The incident that happened in Walmart is a classic example of employees that do not uphold the virtue of fairness. Any ethical executive is expected to uphold and be committed to fairness. Employees that uphold the ethical principle of fairness cannot exercise power arbitrarily or use indecent means to gain or maintain any advantage over others. The purpose of this training is to make sure that all the employees adhere to this principle at all times. It is through such training that employees will avoid cases of racism in the workplace (Rottig & Heischmidt, 2007).
The training program also endeavors to inculcate the virtue of respect to one another amongst all the employees. Employees are not only supposed to respect their superiors, but they are also supposed to respect one another. The same measure of respect is expected to apply even between employees and the customers. Respect should be understood from the precincts of human dignity, privacy, rights, autonomy, rights and interest for all.
Obedience to the law is also one of the ethical principles that this program seeks to inculcate into the employees. It is evident that a good number of employees do not respect the law. Their actions are quite contrary to the spirit of the constitution. The concern of the program is to make sure that all the employees both the new and the old adhere to the spirit of the constitution. That is to say, the program seeks to get the employees knowledgeable about the ethical principles as enshrined in the constitution. It is important to note that some employee’s action arise from the fact that they are not aware of the legal principles that govern their actions. It is with this respect that the program seeks to get them educated and informed of the law.
The program also seeks to ensure that all the employees carry themselves with integrity. The case from video shows an employ that lacks integrity. The program seeks to make sure that each employee can earn the trust of the other through personal integrity. In this case, integrity refers to the wholeness of character that comes about when there is consistency between one's actions, thoughts, and words. For one to maintain integrity, then one should have some moral courage. The program also seeks to make sure each employee can live by the ethical principle despite the pressure from others (Mkhize, 2014).
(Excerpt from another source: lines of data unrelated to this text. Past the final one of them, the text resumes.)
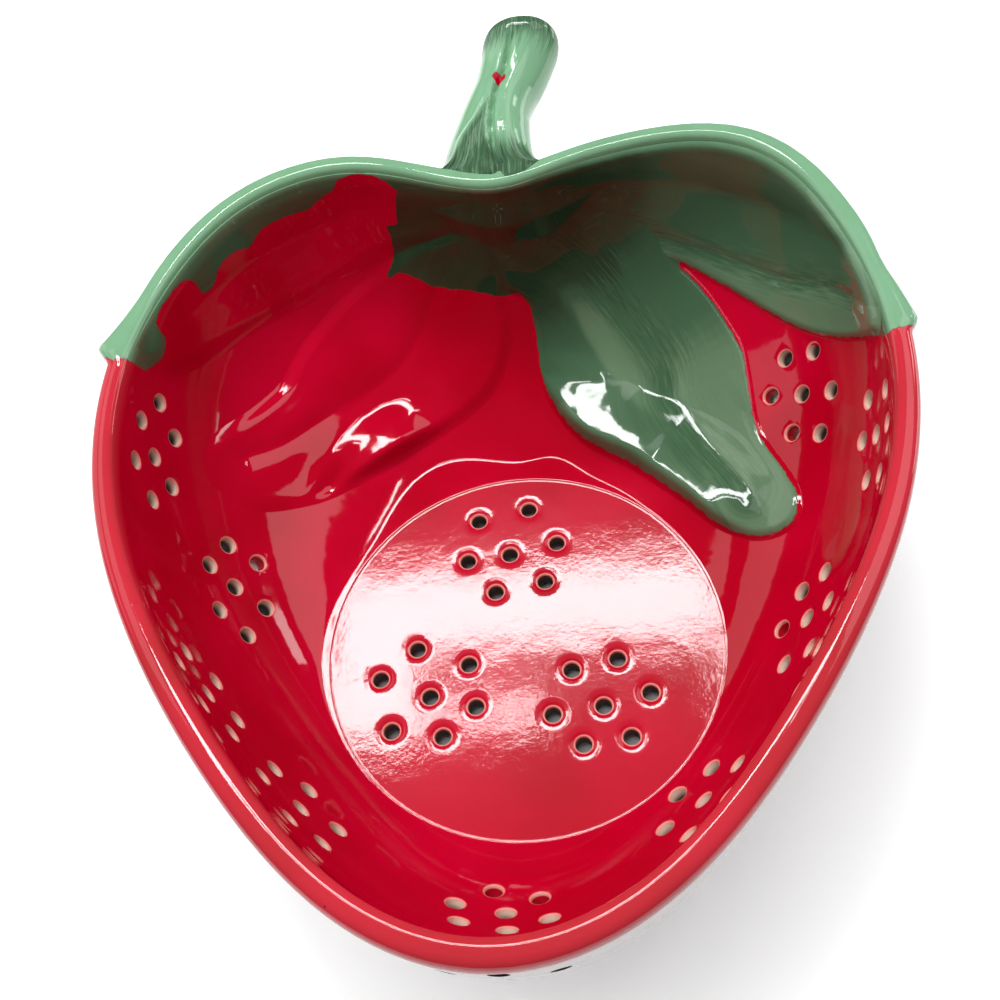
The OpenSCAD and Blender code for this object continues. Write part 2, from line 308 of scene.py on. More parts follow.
def wall_angles(count):
    """Angles round the bowl, up to four times closer together at the two lobes."""
    x = np.linspace(-180, 180, 7201)
    weight = 1 + 3.0 * (np.exp(-((x + LEFT_LOBE) / 2.5) ** 2) + np.exp(-((x - RIGHT_LOBE) / 2.5) ** 2))
    total = np.concatenate([[0], np.cumsum((weight[1:] + weight[:-1]) / 2)])
    return np.interp(np.arange(count) / count * total[-1], total, x)


# The glaze steps down to the floor at a ring, and the wall rises from a soft crease outside it
STEP_EDGE = ((51.65, 7.3), (51.65, 7.84), (51.67, 7.92), (51.73, 7.98), (51.82, 8.0), (52.1, 8.0))
CREASE_W, CREASE_UP, CREASE_STEPS = 0.45, 0.09, 5
# The roll of the lip: its arc, how squarely it was flattened by the sponge, its rise at the lobes
LIP_ARC, LIP_STEPS, LIP_SQUARE, LOBE_LIFT = 148, 16, 0.72, 0.12
WALL_ROWS, OUTER_ROWS = 84, 44
# Share of the outer wall, below the lip, over which a lobe fades out, and the ease on the foot's edge
LOBE_FADE_SHARE = 0.10
FOOT_EASE = 0.3


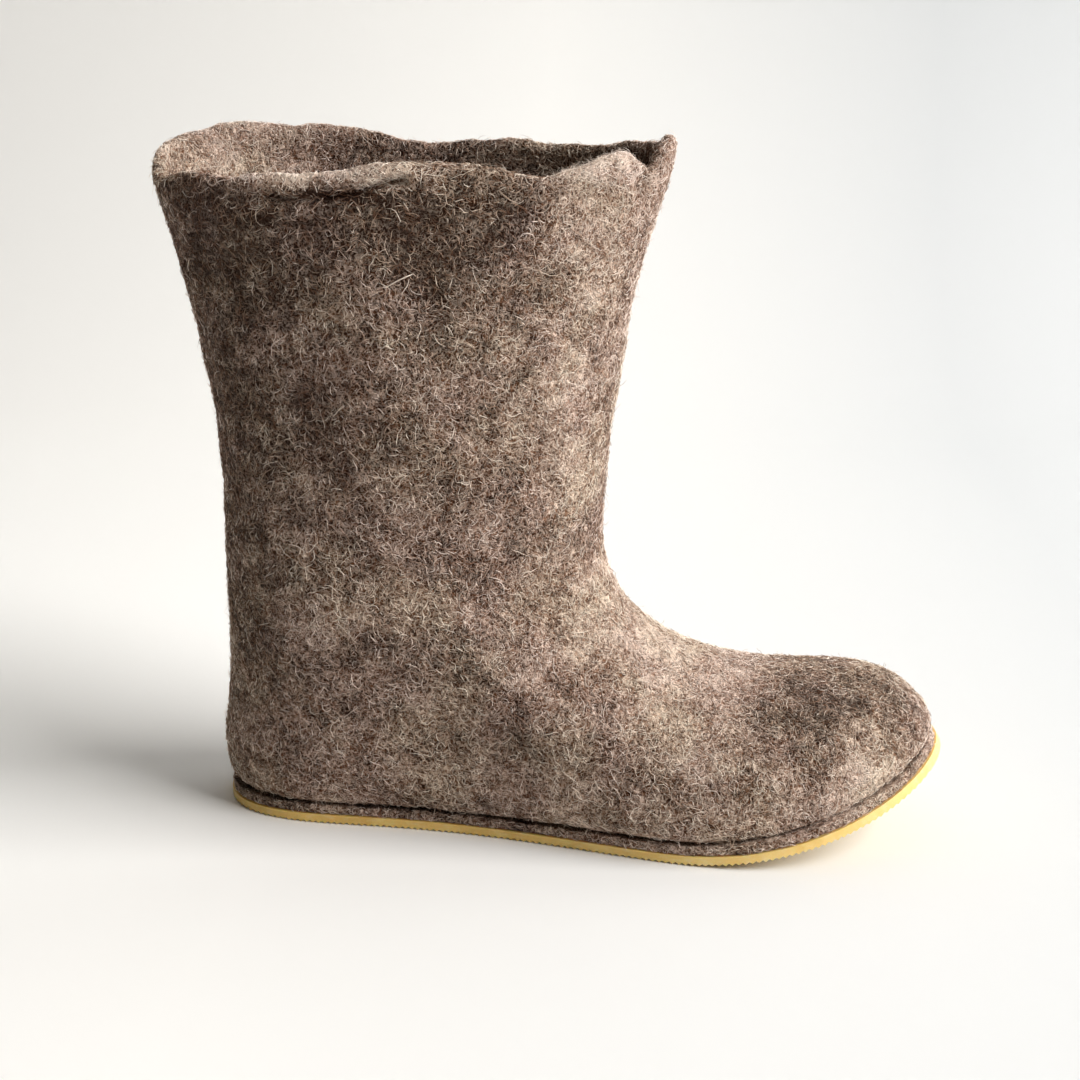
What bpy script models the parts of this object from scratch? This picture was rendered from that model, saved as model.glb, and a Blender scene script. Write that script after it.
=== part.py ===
"""Felted wool winter boot for the right foot, in metres, +Z up, the toe towards +X.

Four pieces, as a felt boot maker puts them together: a thin rubber outsole, a felt midsole on it,
the seamless hollow felt upper that is stitched down to the midsole, and a loose felt insole.
The lateral side of the foot is -Y. The origin is on the floor, under the middle of the boot's box.
"""

import math

import bmesh
import bpy
import numpy as np
from mathutils import Matrix, Vector

# Sole
SOLE_LENGTH = 0.264
HEEL_WIDTH = 0.058
WAIST_WIDTH = 0.063
BALL_WIDTH = 0.102
TOE_SPRING = 0.0286
TOE_SWING = 0.0052
ARCH_SWING = 0.0033
OUTSOLE_THICKNESS = 0.0033
MIDSOLE_THICKNESS = 0.0031
MIDSOLE_INSET = 0.0006

# Upper: rises are measured from its seat on the midsole
UPPER_WALL = 0.005
UPPER_INSET = 0.0026
TOE_RISE = 0.042
INSTEP_RISE = 0.0735
SHAFT_RISE = 0.228
ANKLE_DEPTH = 0.140
ANKLE_WIDTH = 0.080
COLLAR_DEPTH = 0.1765
COLLAR_WIDTH = 0.087
COLLAR_OVERHANG = 0.0145
COLLAR_WAVE = 0.010

# Insole: it lies loose inside the upper
INSOLE_THICKNESS = 0.003
INSOLE_PLAY = 0.0012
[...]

Organizations need realize the importance that comes with an ethics training programs. But the most important thing is that the organization should define the clear goals of the program. It is through such that the organization can make the best out of training programs. The organization also has a responsibility of selecting the best material that can easily facilitate the whole training. Ideally, with proper planning it is possible for an organization to educate and enhance the application of ethical principles amongst its staff.
Halim, A., & Ali, M. (2015).Chapter 15 - Training and professional development. Fao.org. Retrieved 1 April 2015, from http://www.fao.org/docrep/w5830e/w5830e0h.htm
Klein, H., & Weaver, N. (2000). The Effectiveness Of An Organizational-Level Orientation Training Program In The Socialization Of New HireS. Personnel Psychology, 53(1), 47-66.
Mkhize, N. (2014). Ethical Decision-Making in Cultural Context: Implications for Professional Practice. Mediterranean Journal Of Social Sciences. doi:10.5901/mjss.2014.v5n23p2413
Rottig, D., &Heischmidt, K. (2007).The Importance of Ethical Training for the Improvement of Ethical Decision-Making.Journal Of Teaching In International Business, 18(4), 5-35.
Tallentire, V., Smith, S., Wylde, K., & Cameron, H. (2011). Are medical graduates ready to face the challenges of Foundation training?.Postgraduate Medical Journal, 87(1031), 590-595.